At least, that is what it felt like to me. I actually wanted to focus on something else though. In the essay he reviews three meta-analyses of the situation, and presents their biases. While it goes unstated (or I missed it), the impression I got was that he was also supposed to be a 'neutral' voice, just looking at the data. However, he got in a bit of an X spat with Cremieux over one aspect of the essay, and in the back and the forth, he said the following,

But also, aren't you supposed to be based and IQ-pilled? Have you met the average prisoner? They've got the IQ and self-restraint of like a ten-year old child. I don't really know who it benefits to keep creating people without the skills necessary to live in modern society and then, when they fail to live in modern society, say "Yeah, they deserve to be tortured for that".

Which is interesting, because it is bringing in a component that goes totally unanalyzed in the original essay, and yet seems profoundly important to his moral and ethical understanding of the question.

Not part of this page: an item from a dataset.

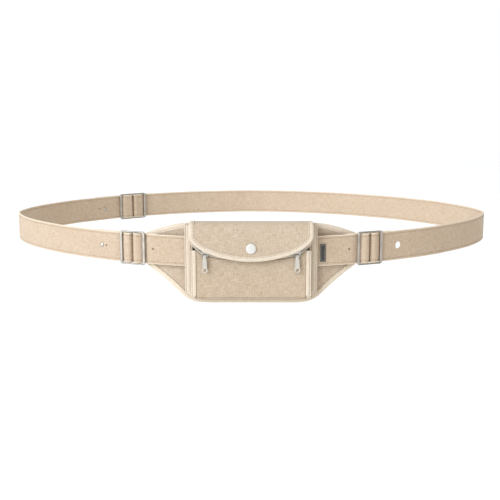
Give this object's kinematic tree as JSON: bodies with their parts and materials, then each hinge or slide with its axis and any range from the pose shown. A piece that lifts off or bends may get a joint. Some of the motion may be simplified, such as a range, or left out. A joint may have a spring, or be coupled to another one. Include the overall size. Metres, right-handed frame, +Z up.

Am I reading this wrong, or does Scott think that putting people in prison is the moral equivalent of torturing children?

In the original essay he did drop something that sounded weird to me, but I mostly overlooked it on my first reading,

Whatever career skills you once had are ten years obsolete ... Your partner has long since filed for divorce and is happily remarried to someone else. Your kids have long since moved on; if they remember your name at all, it’s as “that guy who was never there for us”. All of your friends have drifted away, forgotten you, or have nothing in common with you anymore.

Which seems to present the modal criminal receiving a lengthy prison sentence as a married father of 2.5 children with a stable career in the tech industry who one day randomly tripped and fell into a ten year felony conviction. Not only does it seem wildly at odds with reality, it also seems at odds with the quote above, where he seems to be saying that the average prisoner is basically retarded.

Is he just saying whatever he thinks will be most convincing depending on the context to arrive at the conclusion he has already decided is morally correct?

I do not read ACX that frequently any more, but this and the homelessness essay, both feel like pieces that 2014 Scott would have torn apart, whither Tartaria indeed.

Am I reading this wrong, or does Scott think that putting people in prison is the moral equivalent of torturing children?

Utilitarianism doesn't just lead to insane antisocial results in bizzare edge cases, it leads to insane antisocial results in real life. You see it with SBF and FTX, you see it with the shrimp welfare people, and you see it here.

There is no metaphysical or metaethical reason why one should inherently care about the suffering of those who are not even constitutionally capable of agreeing to or following the social contract. There may be contengent reasons to care about their suffering (i.e. family members of impulsive low IQ prisoners who themselves are capable of agreeing to and following the social contract), but this is distinct from the utilitarian framing.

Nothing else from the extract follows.